- Directed by: Richard Oswald
- Written by: Karl Farkas Franz Schulz Bedrich Wermuth
- Produced by: Leopold Meissner
- Starring: Alfred Piccaver S.Z. Sakall; Nora Gregor;
- Cinematography: Karl Puth Hans Theyer
- Edited by: György Feld
- Music by: Bronislau Kaper
- Production company: Pan Film
- Distributed by: Atlantis Film
- Release date: 27 October 1933;
- Running time: 91 minutes
- Country: Austria
- Language: German

= Adventures on the Lido =

1933 film directed by Richard Oswald

Adventures on the Lido (Abenteuer am Lido) is a 1933 Austrian musical comedy film directed by Richard Oswald and starring Alfred Piccaver, S.Z. Sakall and Nora Gregor. It was shot at the Sievering Studios in Vienna and on location around Venice. The film's sets were designed by the art director Artur Berger. Because Oswald was a Jew, both this and another film of his were denied permission to be shown in Nazi Germany.

==Synopsis==
After a scandal some years before singer Gennaro Mattei retired and went to live in a fishing village on the Adriatic. One day he rescues a young woman who is swimming and has run into trouble. A wealthy young American staying in Venice named Evelyn, she hears him singing and believes she has discovered a totally "new voice". Gennaro, attracted to the lively Evelyn, decides to play along with her idea of introducing him to the world as a major star.
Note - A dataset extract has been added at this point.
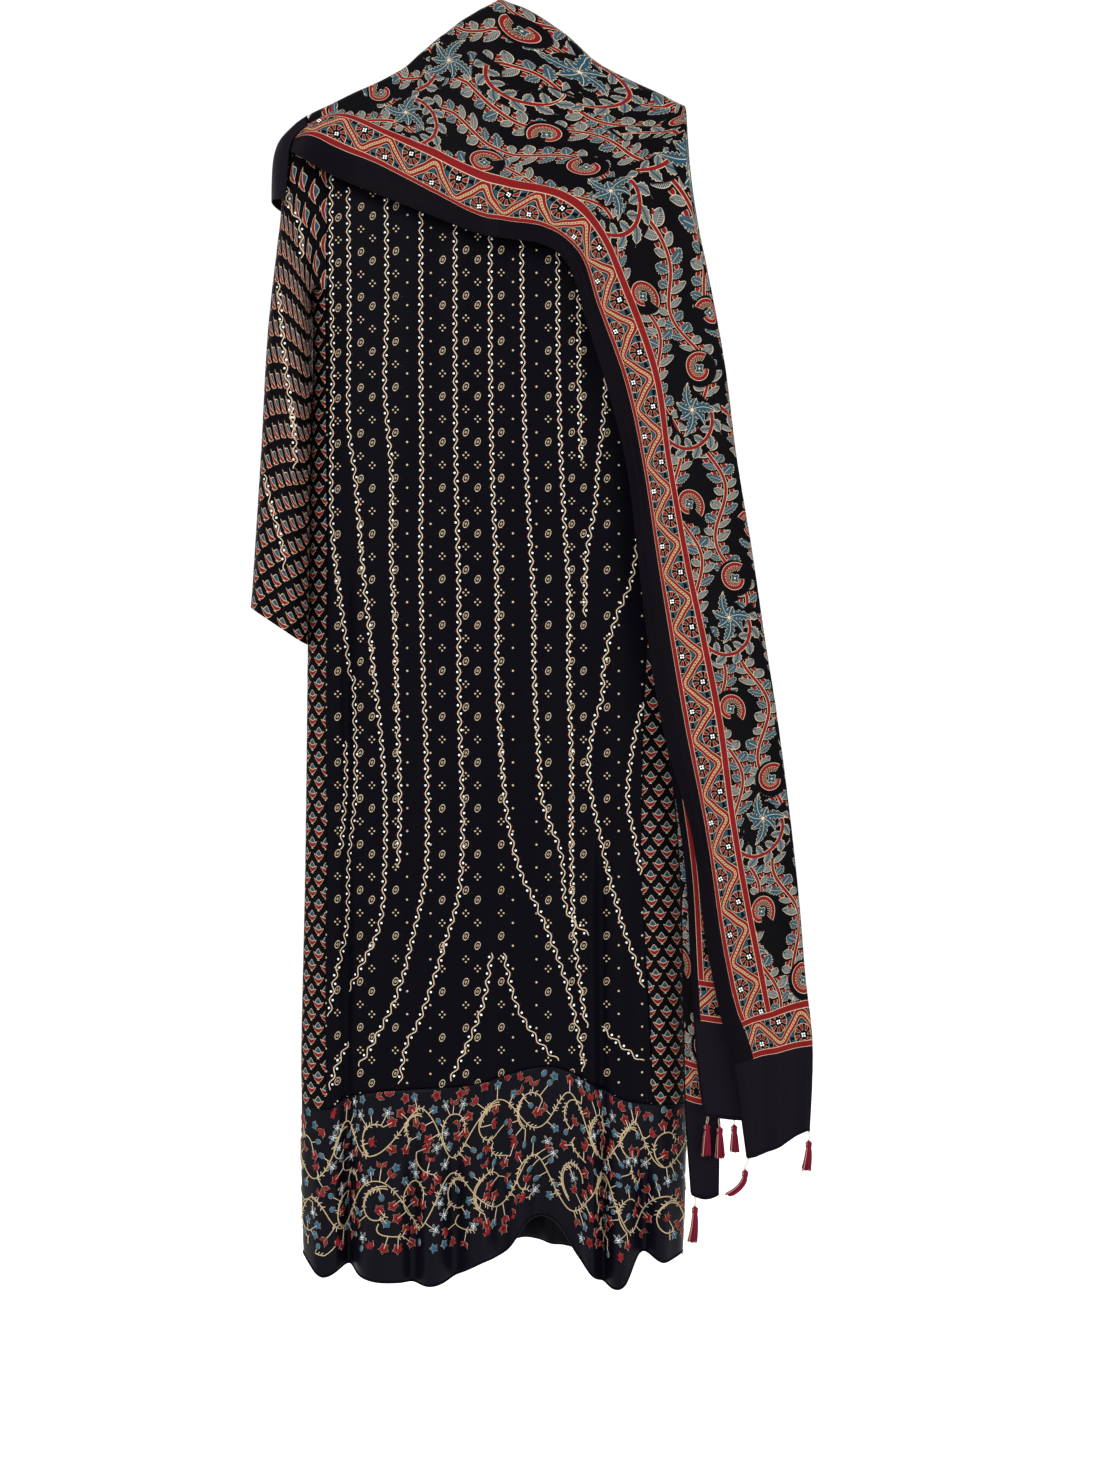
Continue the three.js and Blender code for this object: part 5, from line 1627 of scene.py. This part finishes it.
def lay_line(line, place, bed, tall_at, lift, length):
    """The stretches of a flat line that are on the band, laid on it."""
    old, new = np.linspace(0, 1, len(line)), np.linspace(0, 1, len(line) * 2)
    fine = np.stack([np.interp(new, old, line[:, k]) for k in (0, 1)], -1)
    inside = (fine[:, 0] > 1) & (fine[:, 0] < length - 1) & (fine[:, 1] > 1.5)
    inside &= fine[:, 1] < tall_at(fine[:, 0]) - PLAIN_HEM
    stretches, now = [], []
    for point, good in zip(fine, inside):
        if good:
            now.append(point)
        elif now:
            stretches.append(now)
            now = []
    stretches.append(now)
    laid = []
    for stretch in stretches:
        if len(stretch) > 2:
            flat = np.array(stretch)
            laid.append([bed.nearest(p, lift) for p in place(flat[:, 0], flat[:, 1])])
    return laid


def hem_work(side, piece, name, seed):
    """Vines, ticks, petals and beads of one length of the hem band."""
    rng = np.random.default_rng(seed)
    place, length, tall_at = band_map(side)
    bed = Bed(piece)
    thick = vine_lines(length, rng)
    thin = [tick for line in thick for tick in tick_lines(line, rng)]
    flowers = Flowers()
    stems = sow(flowers, length, tall_at, thick, rng)
    cords = [laid for line in thick for laid in lay_line(line, place, bed, tall_at, 0.6, length)]
    ticks = [laid for line in thin + stems for laid in lay_line(line, place, bed, tall_at, 0.4, length)]
    made = [cord_piece(name + "_vines", cords, VINE_RADIUS, GOLD_THREAD, "printed_silk"),
            cord_piece(name + "_ticks", ticks, TICK_RADIUS, CREAM_THREAD, "printed_silk")]
    finishes = {"cream": CREAM_THREAD, "red": RED_THREAD, "blue": BLUE_THREAD, "silver": SILVER_BEAD}
    for colour, bm in flowers.beds.items():
        flat = np.array([tuple(v.co) for v in bm.verts])
        seats = place(flat[:, 0], flat[:, 1])
        for vert, seat, high in zip(bm.verts, seats, flat[:, 2]):
            vert.co = bed.nearest(seat, high) / 1000
        made.append(dress(put(f"{name}_{colour}_work", bm), finishes[colour], "printed_silk"))
    return made


hem_front_work = hem_work(-1, CLOTHS["hem_band_front_satin"], "hem_front", 31)
hem_back_work = hem_work(1, CLOTHS["hem_band_back_satin"], "hem_back", 37)


# Sequin flowers of the dupatta border: places across its print and up from its foot

END_FLOWERS = [(58, 112), (87, 130), (116, 112)]
FIRST_SIDE_FLOWERS = ((68, 145), (50, 174))
LAST_FLOWER_ROOM = 12
FLOWER_RADIUS = 1.7
FLOWER_SEQUIN = 1.15
FLOWER_LIFT = 0.55
EIGHTH_TURN = 0.785
QUARTER_TURN = 1.571


def sequin_flowers(centres):
    """Four sequins round each centre on the dupatta's front."""
    matrices = []
    for u, v in centres:
        at, level = np.array(u), np.array(v)
        point = dupatta_front(at, level)
        normal = Vector(normals_of(dupatta_front, at, level))
        side = Vector(dupatta_front(at + 0.004, level) - point).normalized()
        up = normal.cross(side)
        for k in range(4):
            way = EIGHTH_TURN + k * QUARTER_TURN
            out = side * math.cos(way) + up * math.sin(way)
            seat = Vector(point) + out * FLOWER_RADIUS + normal * FLOWER_LIFT
            matrices.append(standing(seat, normal, FLOWER_SEQUIN))
    return stamped("border_sequins", SEQUIN_STAMP, matrices, SEQUIN, "dupatta_silk")


def border_centres():
    """Centres of the petals, up the border and across its end, as u and v."""
    v_at, lengths = run_lengths(dupatta_front, BORDER_MIDDLE)
    places = list(END_FLOWERS)
    for across, first in FIRST_SIDE_FLOWERS:
        places += [(across, down) for down in np.arange(first, lengths[-1] - LAST_FLOWER_ROOM, BAY)]
    return [front_place(across, float(np.interp(down, lengths, v_at))) for across, down in places]


def front_place(across, v):
    """u and v of the place that lies so many millimetres across the dupatta's print."""
    u = np.linspace(0, 1, 200)
    printed = dupatta_marks(u, np.full_like(u, v), None)[0]
    return float(np.interp(across, printed, u)), v


shawl_sequins = sequin_flowers(border_centres())


# Tassels and hanger

STRANDS = 58
CREAM_STRANDS = (10, 33, 51, 54)
STRAND = 0.6
PALE_STRAND = 0.42
STRAND_TURN = 2.4
STRAND_STOPS = (0.25, 0.45, 0.65, 0.82, 1)
TIE = 2.9
TIE_DROP = 3.6
TIE_RISE = 0.12


def tassel(name, top, swing, thread_length, length, curl, seed):
    """A loop of thread, a tied head and a skirt of strands that may curl to one side."""
    rng = np.random.default_rng(seed)
    x, y, z = top
    head = z - thread_length - 3
    hx = x + swing * 0.5
    loop = [
        [(x + s * 0.5, y, z + 1.6), (x + s * 0.9 + swing * 0.1, y, z - thread_length * 0.3),
         (hx + s * 0.8, y, z - thread_length * 0.75), (hx, y, head)]
        for s in (-1, 1)
    ]
    red, cream = [], []
    for k in range(STRANDS):
        angle = k * STRAND_TURN
        ring = math.sqrt((k + 0.5) / STRANDS)
        dx, dy = math.cos(angle) * ring, math.sin(angle) * ring
        drop = length * rng.uniform(0.9, 1.0) - TIE_DROP
        lean = swing * 0.4 + rng.uniform(-0.5, 0.5)
        strand = [(hx + dx, y + dy, head + 3.4 - ring), (hx + dx * 3.2, y + dy * 3.2, head + 0.4),
                  (hx + dx * 2.3, y + dy * 2.3, head - TIE_DROP)]
        for t in STRAND_STOPS:
            bow = curl * t * t
            spread = 2.8 + 2.3 * t
            fall = drop * (t - 0.22 * abs(curl) / 20 * t * t)
            strand.append((hx + dx * spread + lean * t + bow, y + dy * spread, head - TIE_DROP - fall))
        (cream if k in CREAM_STRANDS else red).append(strand)
    tie = [(hx + TIE * math.cos(a), y + TIE * math.sin(a), head - TIE_DROP + TIE_RISE * a)
           for a in np.linspace(0, 12.6, 26)]
    skirt = cord_piece(name + "_strands", [*red, tie], STRAND, MAROON_THREAD, "tassel_thread")
    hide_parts(name)
    pale = cord_piece(name + "_thread", loop + cream, PALE_STRAND, TASSEL_CREAM, "tassel_thread")
    return [skirt, pale]


FALLS = {"front": dupatta_front, "second": second_fall, "third": third_fall}
CURLS = {"tassel_end_left": -13, "tassel_third_fall": -3, "tassel_end_right": -2}
tassel_pieces = {source: [] for source in FALLS}
for seed, (name, source, across, swing, thread_length, length) in enumerate(TASSELS):
    x, y, z = FALLS[source](np.array(across), np.array(0.0))
    top = (float(x), float(y) + WALL / 2, float(z) - 2 * SEAM)
    tassel_pieces[source] += tassel(name, top, swing, thread_length, length, CURLS.get(name, 0), seed)


def hanger_piece():
    """Arms and bar as one ring, the hook, and the rounded ends of its wire."""
    arms = [(x, 0, float(arm_z(x)) - (2 if abs(x) == ARM_TIP else 0))
            for x in (-ARM_TIP, -168, -140, -102, -61, -25, 0, 25, 61, 102, 140, 168, ARM_TIP)]
    arms += [(x, 0, BAR_Z + up) for x, up in (
        (ARM_TIP - 3, 14), (ARM_TIP - 26, 0), (0, 0), (26 - ARM_TIP, 0), (3 - ARM_TIP, 14))]
    ring = smooth_line(arms, closed=True, count=220)
    centre = HOOK_WIRE - HOOK_RADIUS
    hook = [(0, 0, float(arm_z(0))), (0, 0, centre - HOOK_RADIUS - 14)]
    hook += [(HOOK_RADIUS * math.cos(math.radians(d)), 0, centre + HOOK_RADIUS * math.sin(math.radians(d)))
             for d in (-40, 0, 40, 90, 140, 190)]
    hook = smooth_line(hook, count=110)
    bm = bmesh.new()
    for line, radius in ((ring, ARM_RADIUS), (hook, HOOK_WIRE)):
        rod = cord_piece("rod", [line], radius, PLASTIC, "blue_plastic", sides=4)
        bm.from_mesh(rod.data)
        bpy.data.objects.remove(rod)
    for place, size in ((hook[-1], HOOK_WIRE * 1.15), ((0, 0, float(arm_z(0)) + 5.5), HOOK_WIRE * 1.9)):
        bmesh.ops.create_uvsphere(bm, u_segments=20, v_segments=12, radius=size / 1000,
                                  matrix=Matrix.Translation(Vector(place) / 1000))
    dress(put("hanger_frame", bm), PLASTIC, "blue_plastic", ["hanger"])


hanger_piece()


# Rolled hems along free edges

def edge_line(surface, edge, count=240):
    t = np.linspace(0.002, 0.998, count)
    low = np.full(count, 0.002)
    return surface(t, low) if edge == "foot" else surface(low, t)


HEMS = {
    name: cord_piece(name, [edge_line(surface, edge) for edge in edges], radius, EDGE, slot)
    for name, surface, edges, radius, slot in (
        ("dupatta_front_hem", dupatta_front, ("left", "foot"), 0.95, "dupatta_silk"),
        ("dupatta_second_hem", second_fall, ("left", "foot"), 0.8, "dupatta_silk"),
        ("dupatta_third_hem", third_fall, ("left", "foot"), 0.8, "dupatta_silk"),
        ("kurta_front_hem", band(-1), ("foot",), 1.0, "band_silk"),
        ("kurta_back_hem", band(1), ("foot",), 1.0, "band_silk"),
    )
}


# Camera, light and floor

LENS = 50
SENSOR = 36
CAMERA_AT = (0.0525, -2.179, -0.8557)
FLOOR_Z = -1.72
SKY_STRENGTH = 1.05


def photo_view():
    data = bpy.data.cameras.new("camera")
    data.lens = LENS
    data.sensor_width = SENSOR
    camera = add_object("camera", data)
    camera.location = CAMERA_AT
    camera.rotation_euler = (math.pi / 2, 0, 0)
    bpy.context.scene.camera = camera


def soft_light(name, place, target, size, power):
    data = bpy.data.lights.new(name, "AREA")
    data.shape = "RECTANGLE"
    data.size, data.size_y = size
    data.energy = power
    lamp = add_object(name, data)
    lamp.location = place
    lamp.rotation_euler = (Vector(target) - Vector(place)).to_track_quat("-Z", "Y").to_euler()


def pale_room():
    material, _, shader = new_material("pale floor")
    set_shader(shader, Base_Color=(0.97, 0.97, 0.965, 1), Roughness=0.9)
    bm = bmesh.new()
    bmesh.ops.create_grid(bm, x_segments=1, y_segments=1, size=6)
    bmesh.ops.translate(bm, verts=bm.verts, vec=(0, 0, FLOOR_Z))
    floor = put("floor", bm)
    floor.data.materials.append(material)


photo_view()
pale_room()
soft_light("key", (-1.6, -2.6, 0.9), (0.05, 0, -0.7), (1.8, 2.4), 75)
soft_light("fill", (2.2, -2.4, -0.2), (0.05, 0, -0.8), (1.6, 2.4), 45)
soft_light("back", (0.4, 2.4, 0.6), (0.05, 0, -0.8), (2.4, 2.0), 50)
world = bpy.data.worlds.new("studio")
world.use_nodes = True
sky = world.node_tree.nodes["Background"]
sky.inputs["Color"].default_value = (1, 1, 1, 1)
sky.inputs["Strength"].default_value = SKY_STRENGTH
bpy.context.scene.world = world
bpy.context.scene.view_settings.view_transform = "Standard"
However, as his "debut" concert in Venice approaches he realises that she is actually smitten with the piano salesman Leonard.

==Cast==
- Alfred Piccaver as Gennaro Mattei
- S.Z. Sakall as Michael
- Nora Gregor as Evelyn Norman
- Walter Rilla as Leonard
- Susi Lanner as Mitzi
- Hermine Sterler as Lucena
- John Mylong as Evelyn's admirer
- Eugen Jensen as Evelyn's admirer
- Teddy Bill as Eveleyn's admirer
- Eugen Neufeld as Konzertdirektor
- Robert Valberg as Bärtiger Professor
- Annie Rosar as woman at the restaurant
- Karl Skraup as Wirt

==Bibliography==
- Kohl, Katrin & Robertson, Ritchie. A History of Austrian Literature 1918-2000. Camden House, 2006.